Short interest as a percentage of shares outstanding on SPY -- a rough indicator of bearish bets on U.S. stocks -- is currently 5.7%, according to data from IHS Markit Ltd. Short-interest peaked at a near-record of 7.4% on March 3.
As short bets build, it’s become increasingly expensive to bet against the fund. The financing rate has increased from 0.3% on Feb. 26 to 1.57% today, according to data compiled by S3.
SPY is often used as a source of liquidity for hedging in periods of “massive volatility,” according to Matthew Bartolini, State Street Global Advisors head of ETF research. For example, an investor might short the fund to offset equity exposure elsewhere in their portfolio, he said.
“It just goes to show, particularly for SPY, the diverse user base that will come to it to express a multitude of directional views, whether it be long, short or derivative-based,” Bartolini said.
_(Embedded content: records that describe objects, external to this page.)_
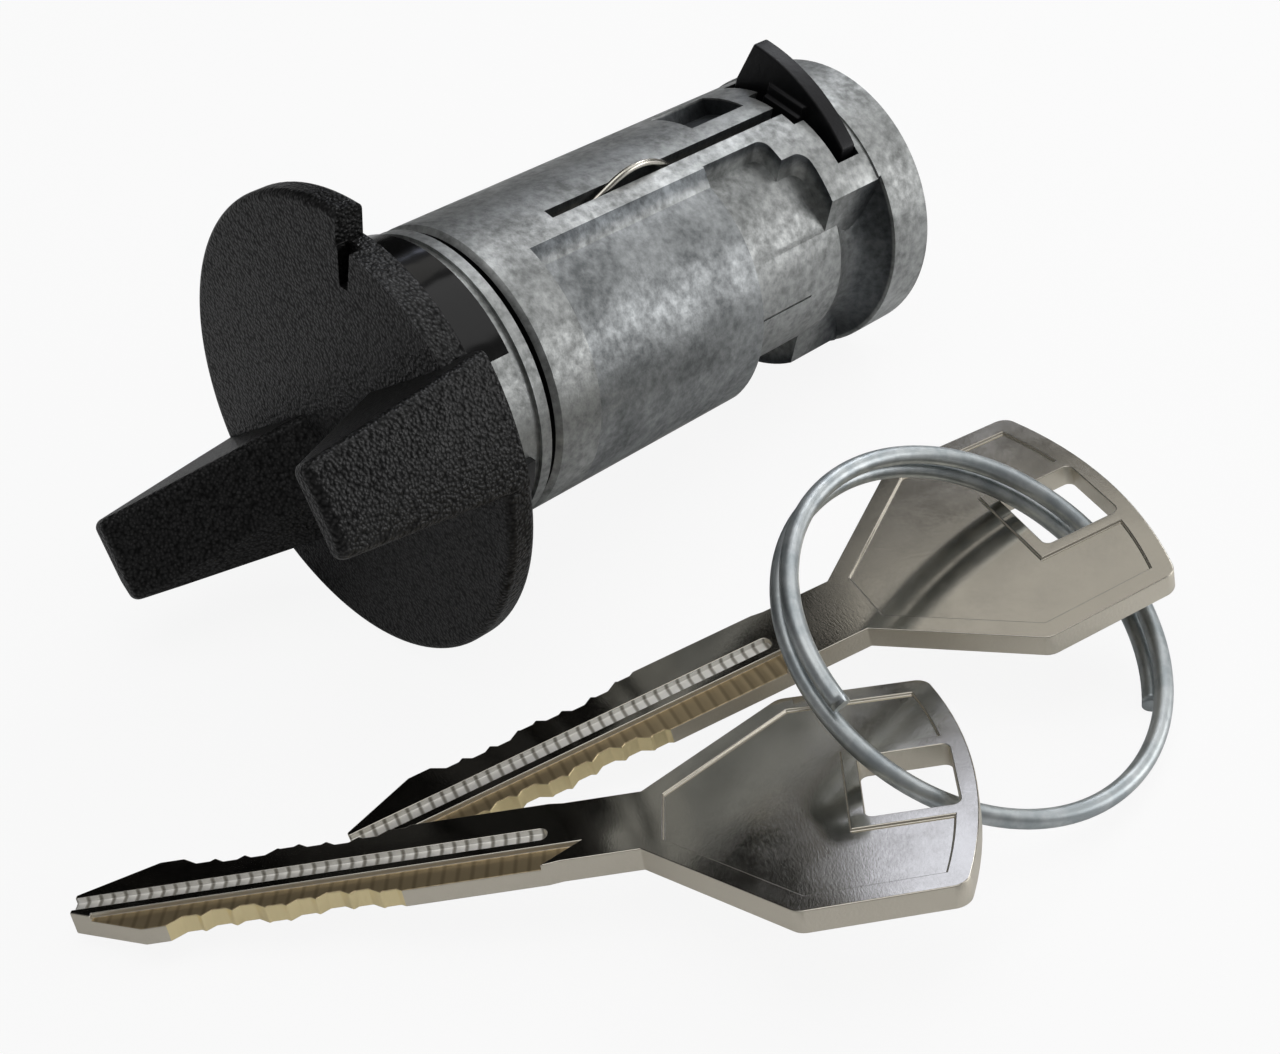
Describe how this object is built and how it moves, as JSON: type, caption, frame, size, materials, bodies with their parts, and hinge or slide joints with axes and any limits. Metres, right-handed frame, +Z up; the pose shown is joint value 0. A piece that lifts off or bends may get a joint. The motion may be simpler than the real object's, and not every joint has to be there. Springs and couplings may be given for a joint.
{
  "type": "ignition lock cylinder with keys",
  "caption": "Ignition lock cylinder with a winged black knob, sprung retaining tab, wafers inside and a set of flat keys on a wire ring.",
  "frame": {"origin": "on the lock axis at the front rim of the case", "axes": "+Y along the lock axis from the knob to the tang, +Z up, +X to the right when seen from the knob"},
  "size_m": [0.0936, 0.1107, 0.0498],
  "materials": {
    "zinc": "zinc casting, dull and mottled",
    "knob_plastic": "black with a fine grain, smooth skirt",
    "black_steel": "blackened",
    "spring_steel": "drawn wire",
    "wafer_brass": "stamped",
    "key_nickel": "nickelled, brass where it is cut",
    "ring_wire": "galvanised wire"
  },
  "bodies": {
    "housing": {"case_housing": "zinc"},
    "retaining_tab": {"retaining_tab": "black_steel", "retainer_spring": "spring_steel"},
    "plug": {"plug": "zinc", "knob": "knob_plastic", "retaining_clip": "spring_steel"},
    "wafer_1": {"wafer_1": "wafer_brass", "wafer_spring_1": "spring_steel"},
    "wafer_2": {"wafer_2": "wafer_brass", "wafer_spring_2": "spring_steel"},
    "wafer_3": {"wafer_3": "wafer_brass", "wafer_spring_3": "spring_steel"},
    "wafer_4": {"wafer_4": "wafer_brass", "wafer_spring_4": "spring_steel"},
    "wafer_5": {"wafer_5": "wafer_brass", "wafer_spring_5": "spring_steel"},
    "wafer_6": {"wafer_6": "wafer_brass", "wafer_spring_6": "spring_steel"},
    "wafer_7": {"wafer_7": "wafer_brass", "wafer_spring_7": "spring_steel"},
    "wafer_8": {"wafer_8": "wafer_brass", "wafer_spring_8": "spring_steel"},
    "key_ring": {"key_ring": "ring_wire"},
    "near_key": {"near_key": "key_nickel"},
    "far_key": {"far_key": "key_nickel"}
  },
  "joints": [
    {"name": "plug_turn", "type": "hinge", "parent": "housing", "child": "plug", "pos_m": [0, 0, 0], "axis": [0, 1, 0], "range_deg": [0, 115]},
    {"name": "tab_press", "type": "slide", "parent": "housing", "child": "retaining_tab", "axis": [-0.2079, 0, -0.9781], "range_m": [0, 0.0044], "stiffness_N_per_m": 200, "springref_m": -0.003, "deforming": ["retainer_spring"]},
    {"name": "wafer_1_slide", "type": "slide", "parent": "plug", "child": "wafer_1", "axis": [-0.829, 0, -0.5592], "range_m": [0, 0.0008], "stiffness_N_per_m": 60, "springref_m": -0.001, "deforming": ["wafer_spring_1"]},
    {"name": "wafer_2_slide", "type": "slide", "parent": "plug", "child": "wafer_2", "axis": [0.829, 0, 0.5592], "range_m": [0, 0.0008], "stiffness_N_per_m": 60, "springref_m": -0.001, "deforming": ["wafer_spring_2"]},
    {"name": "wafer_3_slide", "type": "slide", "parent": "plug", "child": "wafer_3", "axis": [-0.829, 0, -0.5592], "range_m": [0, 0.0008], "stiffness_N_per_m": 60, "springref_m": -0.001, "deforming": ["wafer_spring_3"]},
    {"name": "wafer_4_slide", "type": "slide", "parent": "plug", "child": "wafer_4", "axis": [0.829, 0, 0.5592], "range_m": [0, 0.0008], "stiffness_N_per_m": 60, "springref_m": -0.001, "deforming": ["wafer_spring_4"]},
    {"name": "wafer_5_slide", "type": "slide", "parent": "plug", "child": "wafer_5", "axis": [-0.829, 0, -0.5592], "range_m": [0, 0.0008], "stiffness_N_per_m": 60, "springref_m": -0.001, "deforming": ["wafer_spring_5"]},
    {"name": "wafer_6_slide", "type": "slide", "parent": "plug", "child": "wafer_6", "axis": [0.829, 0, 0.5592], "range_m": [0, 0.0008], "stiffness_N_per_m": 60, "springref_m": -0.001, "deforming": ["wafer_spring_6"]},
    {"name": "wafer_7_slide", "type": "slide", "parent": "plug", "child": "wafer_7", "axis": [-0.829, 0, -0.5592], "range_m": [0, 0.0008], "stiffness_N_per_m": 60, "springref_m": -0.001, "deforming": ["wafer_spring_7"]},
    {"name": "wafer_8_slide", "type": "slide", "parent": "plug", "child": "wafer_8", "axis": [0.829, 0, 0.5592], "range_m": [0, 0.0008], "stiffness_N_per_m": 60, "springref_m": -0.001, "deforming": ["wafer_spring_8"]},
    {"name": "ring_lift", "type": "slide", "parent": "housing", "child": "key_ring", "axis": [0.5, -0.1047, 0.8597], "range_m": [0, 0.06]},
    {"name": "near_key_swing", "type": "hinge", "parent": "key_ring", "child": "near_key", "pos_m": [0.05934, -0.0019, -0.01263], "axis": [-0.8149, -0.4353, 0.3828], "range_deg": [0, 16]},
    {"name": "far_key_swing", "type": "hinge", "parent": "key_ring", "child": "far_key", "pos_m": [0.0476, 0.03187, -0.00807], "axis": [-0.8597, -0.2577, 0.441], "range_deg": [0, 4]}
  ],
  "couplings": [
    {"joint": "far_key_swing", "follows": "near_key_swing", "ratio": 0.25}
  ]
}
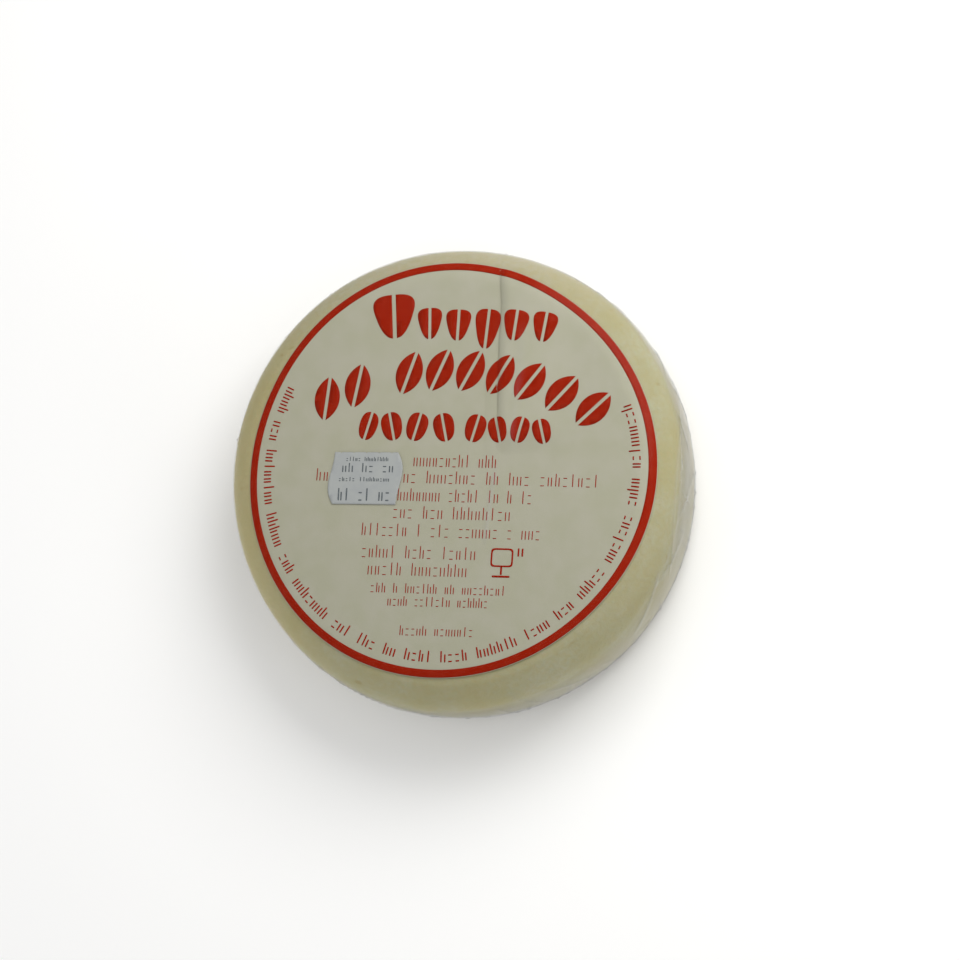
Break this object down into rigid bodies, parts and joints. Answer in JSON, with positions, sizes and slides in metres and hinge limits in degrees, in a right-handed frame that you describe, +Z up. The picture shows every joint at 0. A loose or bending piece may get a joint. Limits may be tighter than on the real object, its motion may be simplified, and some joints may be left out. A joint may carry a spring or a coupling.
{
  "type": "film-wrapped round corn cake pack",
  "caption": "Flat round pack of pressed corn cakes in tight clear film, with a round paper label on its top face and a small date sticker.",
  "frame": {"origin": "centre of the flat underside that the pack lies on", "axes": "+Z up out of the labelled top face, +Y towards the top of the label, +X to the right of the label"},
  "size_m": [0.1402, 0.1411, 0.0384],
  "materials": {
    "wrapped_corn_cake": "cream corn dough seen through tight clear glossy film",
    "label_paper": "off-white paper printed in one red, glossy under film",
    "sticker_paper": "cool white matt thermal paper with grey printing",
    "clear_film": "clear glossy film, slightly milky, with fine creases",
    "label_ink": "brick red printing ink",
    "sticker_ink": "grey printing"
  },
  "bodies": {
    "root": {"pack": "wrapped_corn_cake", "label": "label_paper", "date_sticker": "sticker_paper"}
  },
  "joints": []
}
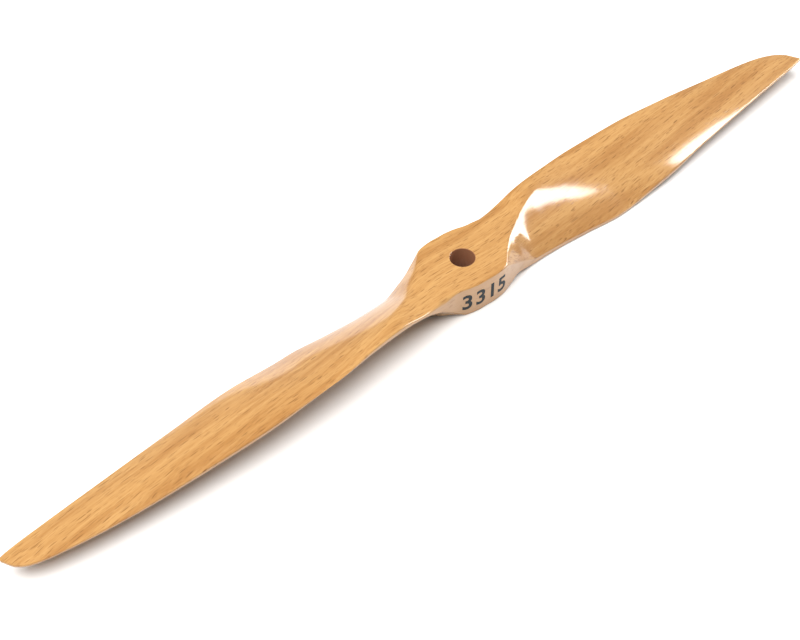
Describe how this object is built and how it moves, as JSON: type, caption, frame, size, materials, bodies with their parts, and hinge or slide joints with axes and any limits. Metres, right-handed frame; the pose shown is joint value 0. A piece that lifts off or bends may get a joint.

Not everyone is convinced the cash influx is merely create-to-lend activity. There’s likely bullish investors behind those flows, according Miller Tabak & Co.’s Matt Maley -- and that could portend more pain ahead in equity markets.
“I’m worried that this tells us that we have not reached bottom yet,” Maley said. “People need to completely throw-in the towel after declines like these before we reach a bottom.”